Ainda pesquisando. O tema é "culpa", um sentimento muito mais pervasivo e frequente do que a ideia mais comum que se faz dele, ou seja, de uma espécie de remorso explicitamente ligada a um ato específico. Afinal, existem culpas que continuam incomodando seus portadores por anos a fio, sem que se saiba bem de onde vêm -- e outras cultivadas inadvertidamente por falta de coragem para (ou de entendimento para fazer) uma reparação. Seja como for, uma das propostas mais claras para a culpa é o perdão, seja de outrem ou de si mesmo.

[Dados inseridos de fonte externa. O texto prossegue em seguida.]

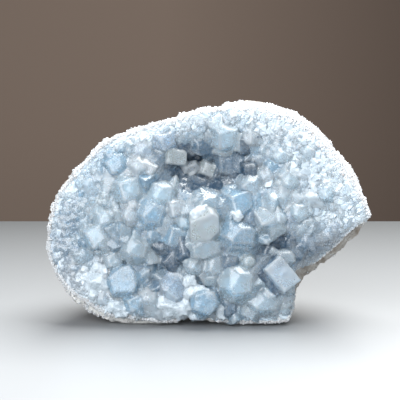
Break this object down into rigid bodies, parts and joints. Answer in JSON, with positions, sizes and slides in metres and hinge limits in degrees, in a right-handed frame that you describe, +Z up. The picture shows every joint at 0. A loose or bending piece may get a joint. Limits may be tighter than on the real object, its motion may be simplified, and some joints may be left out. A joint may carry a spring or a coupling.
{
  "type": "celestite geode",
  "caption": "Half of a celestite geode on a small flat spot, its open side lined with pale blue crystals, with a broken rim, a pointed right end and a rounded stone back.",
  "frame": {"origin": "on the table under the middle of the bounding box", "axes": "+Z up, +X to the right and -Y towards whoever looks at the crystals; the longest extent is along X"},
  "size_m": [0.139, 0.068, 0.0948],
  "materials": {
    "stone": "rough, pitted pale grey and tan rock with white sugary crystal along its broken rim",
    "crystal": "pale icy blue celestite crystals, milky and partly see-through, with frosted white edges"
  },
  "bodies": {
    "root": {"rind": "stone", "crystal_crust": "crystal"}
  },
  "joints": []
}
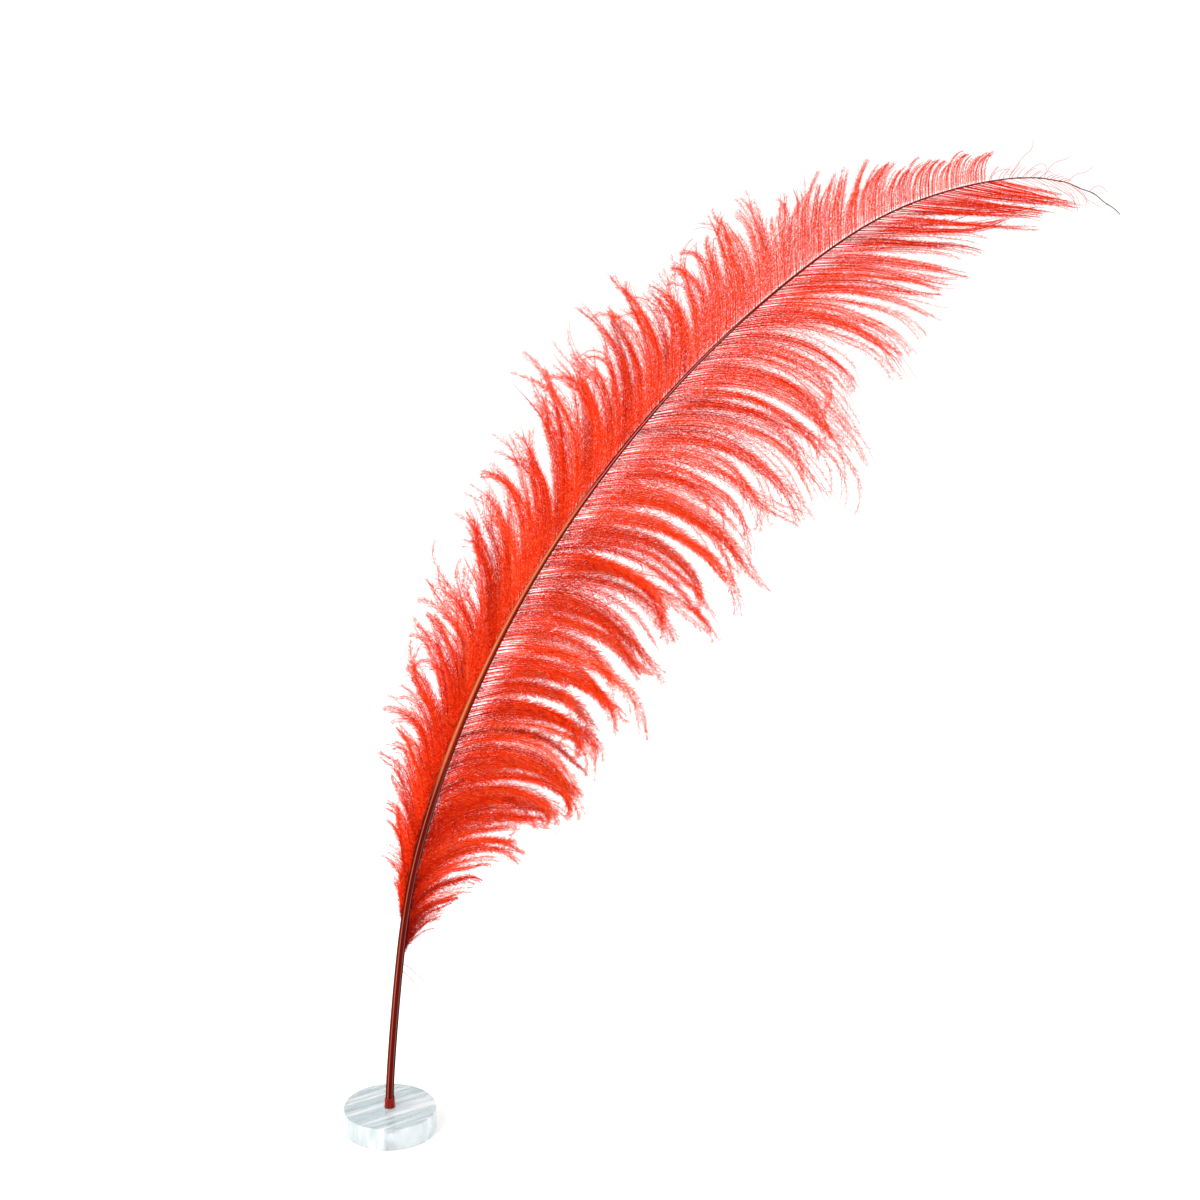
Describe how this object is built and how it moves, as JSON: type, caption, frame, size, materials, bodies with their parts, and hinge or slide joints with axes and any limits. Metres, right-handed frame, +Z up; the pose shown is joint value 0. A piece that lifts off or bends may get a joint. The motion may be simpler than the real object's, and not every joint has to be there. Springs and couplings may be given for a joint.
{
  "type": "ostrich plume in a disc base",
  "caption": "Dyed red ostrich plume, its curved shaft with a soft vane on each side, standing in a clear round disc with a centre hole; it turns in its sleeve and lifts out.",
  "frame": {"origin": "centre of the disc's underside, below the hole's axis", "axes": "+Z up along the hole's axis, +X the way the plume leans, the plume's vanes in the X-Z plane; the disc rests on -Z"},
  "size_m": [0.2957, 0.038, 0.4016],
  "materials": {
    "clear_glass": "polished",
    "sleeve_red": "gloss",
    "quill_maroon": "satin",
    "pith": "matte",
    "vane_red": "matte"
  },
  "bodies": {
    "base": {"base_disc": "clear_glass"},
    "sleeve": {"quill_sleeve": "sleeve_red"},
    "plume": {"quill_barrel": "quill_maroon", "rachis_cortex": "quill_maroon", "rachis_pith": "pith", "bare_tip": "quill_maroon", "leading_lock_01": "vane_red", "leading_lock_02": "vane_red", "leading_lock_03": "vane_red", "leading_lock_04": "vane_red", "leading_lock_05": "vane_red", "leading_lock_06": "vane_red", "leading_lock_07": "vane_red", "leading_lock_08": "vane_red", "leading_lock_09": "vane_red", "leading_lock_10": "vane_red", "leading_lock_11": "vane_red", "leading_lock_12": "vane_red", "leading_lock_13": "vane_red", "trailing_lock_01": "vane_red", "trailing_lock_02": "vane_red", "trailing_lock_03": "vane_red", "trailing_lock_04": "vane_red", "trailing_lock_05": "vane_red", "trailing_lock_06": "vane_red", "trailing_lock_07": "vane_red", "trailing_lock_08": "vane_red", "trailing_lock_09": "vane_red", "trailing_lock_10": "vane_red", "trailing_lock_11": "vane_red", "trailing_lock_12": "vane_red", "trailing_lock_13": "vane_red", "trailing_lock_14": "vane_red", "trailing_lock_15": "vane_red"}
  },
  "joints": [
    {"name": "plume_lift", "type": "slide", "parent": "base", "child": "sleeve", "axis": [0, 0, 1], "range_m": [0, 0.01]},
    {"name": "plume_turn", "type": "hinge", "parent": "sleeve", "child": "plume", "pos_m": [0, 0, 0.01], "axis": [0, 0, 1], "continuous": true}
  ]
}
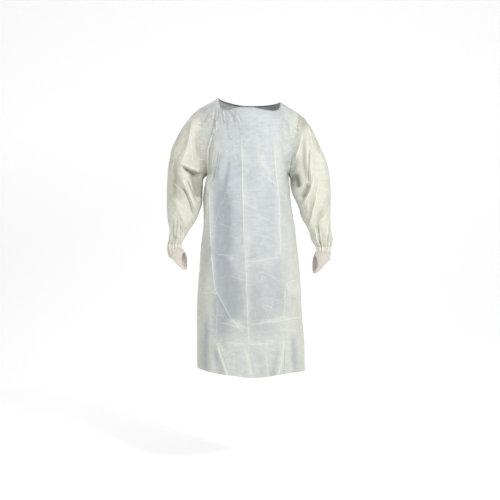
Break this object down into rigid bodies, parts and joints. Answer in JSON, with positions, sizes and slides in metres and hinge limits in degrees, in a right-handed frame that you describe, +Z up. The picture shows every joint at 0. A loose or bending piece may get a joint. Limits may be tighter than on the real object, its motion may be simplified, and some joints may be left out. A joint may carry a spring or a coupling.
{
  "type": "isolation gown",
  "caption": "Thin disposable isolation gown worn over the head, with long gathered sleeves, thumb-hole cuffs, an open back and waist ties tied behind.",
  "frame": {"origin": "midway between the neck points of the two shoulder seams, where the wearer's shoulders hold the gown", "axes": "+Z up, the front faces -Y, the wearer's right is -X"},
  "size_m": [0.6747, 0.3223, 1.1241],
  "materials": {
    "gown_cloth": "thin nonwoven, matt with a slight sheen",
    "sleeve_cloth": "thin nonwoven, matt with a slight sheen",
    "elastic_casing": "gathered nonwoven over elastic",
    "cuff_cloth": "thin nonwoven",
    "tie_cloth": "doubled nonwoven strap"
  },
  "bodies": {
    "root": {"front": "gown_cloth", "back_right": "gown_cloth", "back_left": "gown_cloth", "sleeve_right": "sleeve_cloth", "sleeve_left": "sleeve_cloth", "wrist_band_right": "elastic_casing", "wrist_band_left": "elastic_casing", "thumb_cuff_right": "cuff_cloth", "thumb_cuff_left": "cuff_cloth", "waist_tie_right": "tie_cloth", "waist_tie_left": "tie_cloth"}
  },
  "joints": []
}
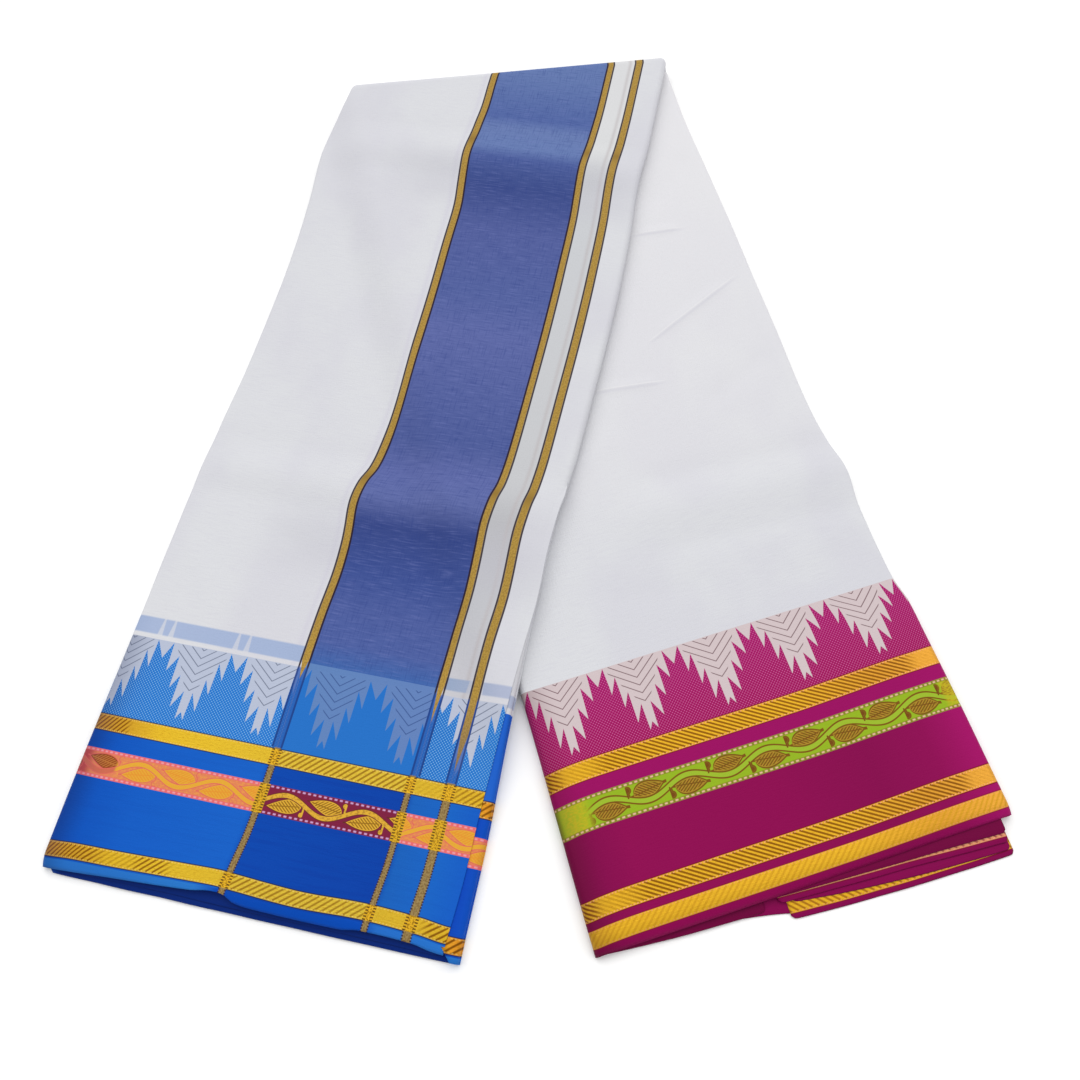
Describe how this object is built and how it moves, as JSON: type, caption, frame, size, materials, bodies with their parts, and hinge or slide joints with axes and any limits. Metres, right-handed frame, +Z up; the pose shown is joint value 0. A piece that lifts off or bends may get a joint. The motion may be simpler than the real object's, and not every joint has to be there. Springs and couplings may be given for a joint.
{
  "type": "folded dhoti cloth",
  "caption": "Long white dhoti cloth folded to a strip and laid flat in a V, with a blue and a magenta temple border and a blue end stripe.",
  "frame": {"origin": "on the flat underside, on the middle line of the V, 0.33 m below the nominal fold line", "axes": "+Z up from the surface it lies on, +Y from the hems towards the fold, +X from the blue hem towards the magenta hem"},
  "size_m": [0.5618, 0.662, 0.0186],
  "materials": {
    "cotton_with_blue_border": "fine plain-woven white cotton with a satin blue border, gold bands and a blue end stripe",
    "cotton_with_magenta_border": "fine plain-woven white cotton with a satin magenta border and gold bands",
    "folded_plies": "the same white cotton in many plies, folded edges out",
    "blue_selvedge": "satin blue border weave",
    "magenta_selvedge": "satin magenta border weave"
  },
  "bodies": {
    "root": {"blue_end_face": "cotton_with_blue_border", "magenta_end_face": "cotton_with_magenta_border", "hidden_layers": "folded_plies", "blue_under_ply": "blue_selvedge", "magenta_under_ply": "magenta_selvedge", "magenta_second_ply": "magenta_selvedge", "magenta_third_ply": "magenta_selvedge"}
  },
  "joints": []
}
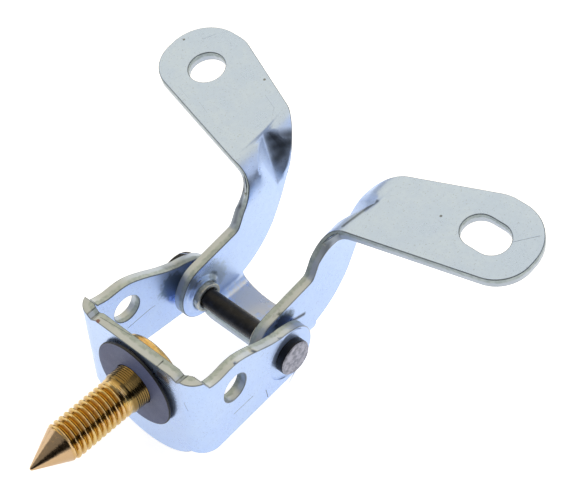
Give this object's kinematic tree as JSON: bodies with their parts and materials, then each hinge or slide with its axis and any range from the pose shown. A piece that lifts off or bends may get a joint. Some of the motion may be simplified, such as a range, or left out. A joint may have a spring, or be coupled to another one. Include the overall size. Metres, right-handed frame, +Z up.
{
  "type": "liftgate hinge",
  "caption": "Pressed-steel liftgate hinge: clevis with a cone-point threaded stud, pivoting on a pin in a U bracket whose arms fold out into drilled paddles.",
  "frame": {"origin": "on the stud axis at the inner end of the stud's thread, 7.0 mm in front of the clevis front wall's outer face", "axes": "+X along the hinge pin towards its riveted end and the slotted paddle, +Y from the stud towards the arms, +Z up"},
  "size_m": [0.115, 0.1148, 0.0456],
  "materials": {
    "clevis_zinc": "clear blue-white zinc plate",
    "arm_zinc": "clear blue-white zinc plate",
    "bush_steel": "bare turned steel",
    "pin_black": "satin black coat, riveted end bare",
    "stud_yellow": "yellow zinc plate",
    "seal_rubber": "matt black"
  },
  "bodies": {
    "clevis_side": {"clevis": "clevis_zinc", "stud": "stud_yellow", "seal_washer": "seal_rubber", "hinge_pin": "pin_black"},
    "arm_side": {"arm_bracket": "arm_zinc", "bush_left": "bush_steel", "bush_right": "bush_steel"}
  },
  "joints": [
    {"name": "pin_hinge", "type": "hinge", "parent": "clevis_side", "child": "arm_side", "pos_m": [0, 0.0383, -0.0052], "axis": [1, 0, 0], "range_deg": [-10, 90]}
  ]
}
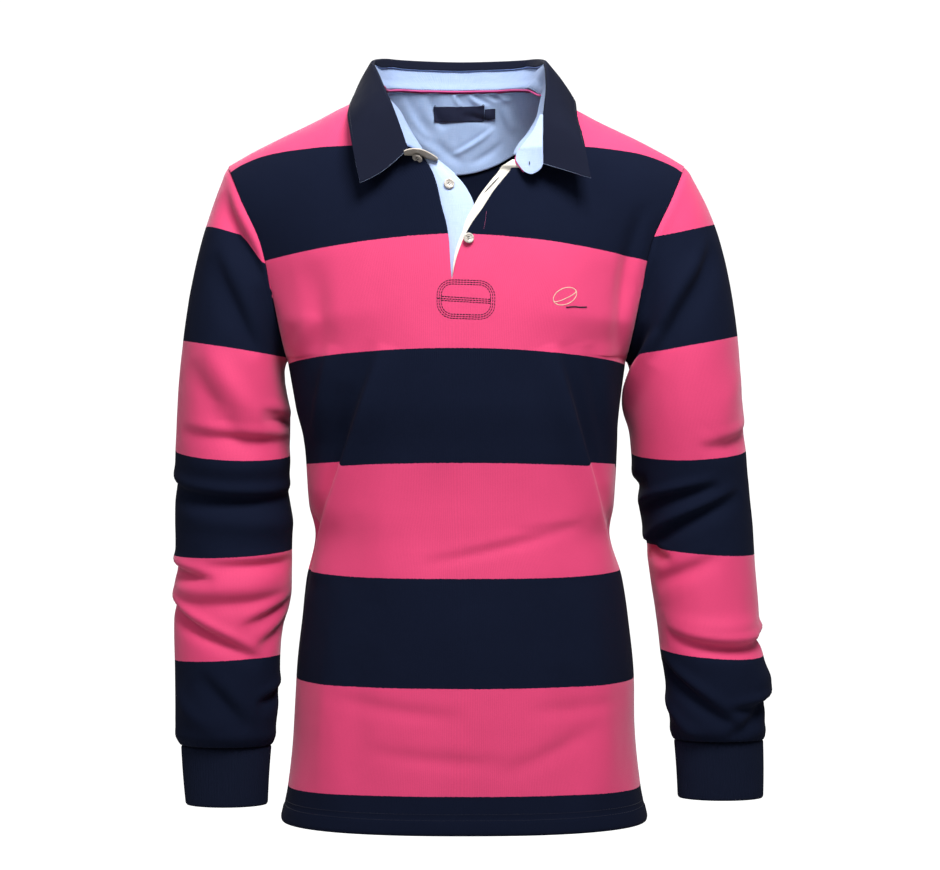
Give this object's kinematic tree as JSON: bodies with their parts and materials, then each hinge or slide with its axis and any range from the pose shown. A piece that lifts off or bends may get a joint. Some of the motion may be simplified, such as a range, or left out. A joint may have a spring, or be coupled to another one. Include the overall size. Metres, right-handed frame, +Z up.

Não por acaso, há milênios essa ideia vem sendo enfatizada em várias religiões, filosofias e sistemas éticos. Perdoar, contudo, pode não ser nada fácil; já não bastasse a dificuldade de superar os conflitos interiores causados por quem nos prejudicou, há ainda os impositivos da educação que recebemos. Afinal, em nossa sociedade, não é difícil aprendermos desde muito cedo que para certos atos não há qualquer possibilidade de perdão. Para esses, restará somente a "justiça" -- concebida muitas vezes apenas como uma oficialização da vingança e aplicada com o mesmo tipo de sentimento.
Tudo isso é muito natural. A grande maioria de nós não tem, a rigor, nenhuma grande sofisticação ética e tampouco uma impressionante grandeza de sentimentos. Bateu, levou. Fez sofrer, sofra também. Diante de um infrator, é visível o prazer com que testemunhamos sua punição. A "justiça", assim, passa a ser a manifestação socialmente aceita de nossa raiva, para não dizer de nosso ódio, tanto maior quanto maior for nossa empatia pela vítima. Isso explica, por exemplo, o recente clamor popular no julgamento do
casal Nardoni, acusado de matar a menina Isabela. Durante o julgamento, várias pessoas madrugavam à porta do fórum para xingar os acusados e pressionar por sua condenação. Alguns vinham de outras cidades. Tudo para garantir que os criminosos fossem justiçados com o maior rigor possível. Se houvesse pena de morte no Brasil, não é difícil imaginar que essas mesmas pessoas estariam pedindo a cadeira elétrica para os réus.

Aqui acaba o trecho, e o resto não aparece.